Today, the natural gas pipeline system is structured such that pipeline capacity will expand in response to demand from firm customers willing to pay for firm service. In contrast, the nature of the electric system is to respond to fluctuating consumer demand.
"Part of what goes on and the reason why this is so interesting is because the traditional model right now is that the pipelines are expanding for firm service, whereas electric generators will be calling on the natural gas system for non-firm service," Whitely said.
The study is expected to take up to a year and a half, Whitely said. No additional funding, which has been provided by DOE under the American Recovery and Reinvestment Act, will be needed for this third leg of the study, Whitely said.
The Phase II analysis, which was sent to DOE in December 2012, will remain in draft form until the natural gas/electric interface portion of the analysis is complete, Whitely said.
For Phase II of the EIPC study, EIPC studied transmission and production cost analyses for the Eastern Interconnection for three future scenarios: a nationally implemented federal carbon policy, combined with increased energy efficiency and demand response initiatives (Scenario 1); a regionally implemented national renewable portfolio standard (RPS) (Scenario 2); and business as usual (Scenario 3).
For all three scenarios, EIPC assumed that new natural gas plants would be placed at the sites of deactivated coal plants, reducing the need for transmission, but did not take into account the locations and capacities of natural gas pipelines.
"We thought we were going to get a bigger build-out for Scenario 1 than 3, but what's interesting is how much bigger and what the costs are ... to develop the transmission," Whitely said.
In 2010 dollars, Scenario 1, which required the largest transmission buildout, was estimated to cost about $978 billion; Scenario 2, which required a moderate transmission build-out, was estimated to cost about $772 billion; and Scenario 3, which required the smallest amount of change, nearly $285 billion. These costs represent "overnight" capital investments that would need to be made in the single year of 2030.
"The transmission planning analysis is a strategic snapshot in time, utilizing year 2030," EIPC said in the study. "Traditional transmission planning is much more incremental and an analysis would typically be done for five and ten years out rather than twenty years out into the future."
The estimates include costs for production, carbon dioxide, energy efficiency, demand response, generation and transmission voltage support, constraint relief and generation interconnection, among others.

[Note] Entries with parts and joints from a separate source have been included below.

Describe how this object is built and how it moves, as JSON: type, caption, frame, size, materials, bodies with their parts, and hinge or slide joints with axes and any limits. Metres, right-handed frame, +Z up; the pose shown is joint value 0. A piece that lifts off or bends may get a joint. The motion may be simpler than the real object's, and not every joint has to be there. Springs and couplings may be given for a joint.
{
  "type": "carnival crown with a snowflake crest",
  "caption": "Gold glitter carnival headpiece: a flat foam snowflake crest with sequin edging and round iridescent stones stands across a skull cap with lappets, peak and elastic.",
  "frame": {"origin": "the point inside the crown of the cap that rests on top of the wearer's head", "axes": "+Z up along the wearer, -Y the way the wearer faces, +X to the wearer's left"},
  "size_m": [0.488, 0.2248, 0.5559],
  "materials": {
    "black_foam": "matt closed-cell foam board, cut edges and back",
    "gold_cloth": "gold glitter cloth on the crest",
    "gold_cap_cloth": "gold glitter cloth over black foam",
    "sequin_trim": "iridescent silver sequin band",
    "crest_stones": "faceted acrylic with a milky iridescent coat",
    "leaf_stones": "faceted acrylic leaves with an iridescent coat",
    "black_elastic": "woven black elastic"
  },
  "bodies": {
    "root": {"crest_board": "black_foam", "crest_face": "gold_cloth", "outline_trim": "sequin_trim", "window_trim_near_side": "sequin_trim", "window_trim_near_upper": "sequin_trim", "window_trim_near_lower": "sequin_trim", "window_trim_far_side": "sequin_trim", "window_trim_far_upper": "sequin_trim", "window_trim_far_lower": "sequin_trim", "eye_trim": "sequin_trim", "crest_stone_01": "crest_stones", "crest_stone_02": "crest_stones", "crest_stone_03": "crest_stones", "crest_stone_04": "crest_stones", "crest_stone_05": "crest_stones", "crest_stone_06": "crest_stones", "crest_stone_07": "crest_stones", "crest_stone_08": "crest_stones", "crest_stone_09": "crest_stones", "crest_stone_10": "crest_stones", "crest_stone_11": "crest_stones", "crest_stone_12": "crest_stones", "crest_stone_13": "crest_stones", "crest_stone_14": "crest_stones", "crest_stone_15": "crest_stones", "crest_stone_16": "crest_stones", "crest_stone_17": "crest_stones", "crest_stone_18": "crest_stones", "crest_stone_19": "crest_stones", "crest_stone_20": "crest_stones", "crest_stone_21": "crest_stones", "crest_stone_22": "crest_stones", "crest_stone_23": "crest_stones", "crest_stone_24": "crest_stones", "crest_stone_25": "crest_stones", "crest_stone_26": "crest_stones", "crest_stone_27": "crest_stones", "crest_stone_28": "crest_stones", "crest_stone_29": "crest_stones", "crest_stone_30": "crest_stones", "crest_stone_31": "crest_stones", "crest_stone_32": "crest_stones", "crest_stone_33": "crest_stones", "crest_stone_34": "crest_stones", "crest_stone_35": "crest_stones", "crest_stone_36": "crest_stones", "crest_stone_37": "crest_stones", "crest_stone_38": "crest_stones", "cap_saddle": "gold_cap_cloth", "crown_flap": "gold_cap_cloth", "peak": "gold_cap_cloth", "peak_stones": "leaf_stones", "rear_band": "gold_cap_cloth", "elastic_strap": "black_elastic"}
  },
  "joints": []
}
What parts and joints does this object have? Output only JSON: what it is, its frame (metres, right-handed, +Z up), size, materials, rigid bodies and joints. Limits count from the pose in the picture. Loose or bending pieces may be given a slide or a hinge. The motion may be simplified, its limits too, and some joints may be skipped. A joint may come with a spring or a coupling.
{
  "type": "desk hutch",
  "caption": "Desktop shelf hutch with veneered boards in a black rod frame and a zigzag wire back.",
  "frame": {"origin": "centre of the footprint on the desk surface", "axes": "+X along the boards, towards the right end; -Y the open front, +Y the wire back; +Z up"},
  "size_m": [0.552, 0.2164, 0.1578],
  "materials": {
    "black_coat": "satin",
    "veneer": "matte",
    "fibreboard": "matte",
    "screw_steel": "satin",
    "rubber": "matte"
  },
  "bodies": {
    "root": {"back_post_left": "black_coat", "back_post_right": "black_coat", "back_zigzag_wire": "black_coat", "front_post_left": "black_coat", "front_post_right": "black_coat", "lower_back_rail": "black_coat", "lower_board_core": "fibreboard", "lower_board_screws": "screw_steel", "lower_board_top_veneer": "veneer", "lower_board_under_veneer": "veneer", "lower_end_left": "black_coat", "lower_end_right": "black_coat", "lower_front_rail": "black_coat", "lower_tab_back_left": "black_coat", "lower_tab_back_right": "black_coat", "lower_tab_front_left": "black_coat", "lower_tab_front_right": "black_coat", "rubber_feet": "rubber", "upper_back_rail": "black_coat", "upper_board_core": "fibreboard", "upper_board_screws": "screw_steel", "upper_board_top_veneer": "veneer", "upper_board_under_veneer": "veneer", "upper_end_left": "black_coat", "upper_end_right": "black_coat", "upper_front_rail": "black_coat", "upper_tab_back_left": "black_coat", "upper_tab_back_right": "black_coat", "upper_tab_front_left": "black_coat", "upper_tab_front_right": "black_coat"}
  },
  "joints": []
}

"The constraints identified were eliminated with the addition of transmission elements," EIPC said in the study. "These elements range from transformers to high voltage direct current HVDC ... and extra high voltage alternating current (AC) transmission lines that are hundreds of miles long."
Scenario 1 eliminated virtually all coal plants, and included 152 MW of demand response and over 215 GW of wind generation in Nebraska, the Midwest ISO (MISO) and Southwest Power Pool (SPP) regions.
"Scenario 1 was the most challenging from a transmission planning perspective because of the large amount of additional transfers that needed to occur in the scenario, particularly from MISO-West to [PJM Interconnection] and from Southwest Power Pool to PJM," EIPC said in the study.
Building out the AC system was found to be insufficient, resulting in the need to add more transmission until the identified constraints eased.
"Six 500 kV HVDC lines, each capable of carrying 3,500 MW, were needed to reliably achieve the required transfers," according to the study. "In addition, there were still significant amounts of 765 kV, 500 kV and 345 kV AC lines that were needed to maintain reliability."
More than 4,300 miles of existing transmission would also need to be reconductored or upgraded under Scenario 1.
For Scenario 1, the largest amount — 64 percent — of installed capacity was from wind, natural gas combined cycle plants and demand response, while the largest amount of generation — 87 percent — came from nuclear power plants, combined cycle and wind.
For Scenario 2, the nationally implemented RPS under which 30 percent of the nation's demand would be met with renewable generation, EIPC determined the most significant need was for a 765-kV line running east from Illinois to Ohio and Pennsylvania, to move renewable generation from the western to eastern part of PJM Interconnection. In addition, more than 2,600 miles of lines needed to be upgraded.
"In Scenario 2, the bulk of the constraints occur in the MISO and SPP regions due to the amount of wind being sited in those areas," EIPC said, adding that there were also some constraints in the southeast states.
The largest amount of installed capacity, or 57 percent, was from wind, natural gas peaking plants and coal plants, while the largest amount of generation, or 70 percent, came from coal, nuclear and wind.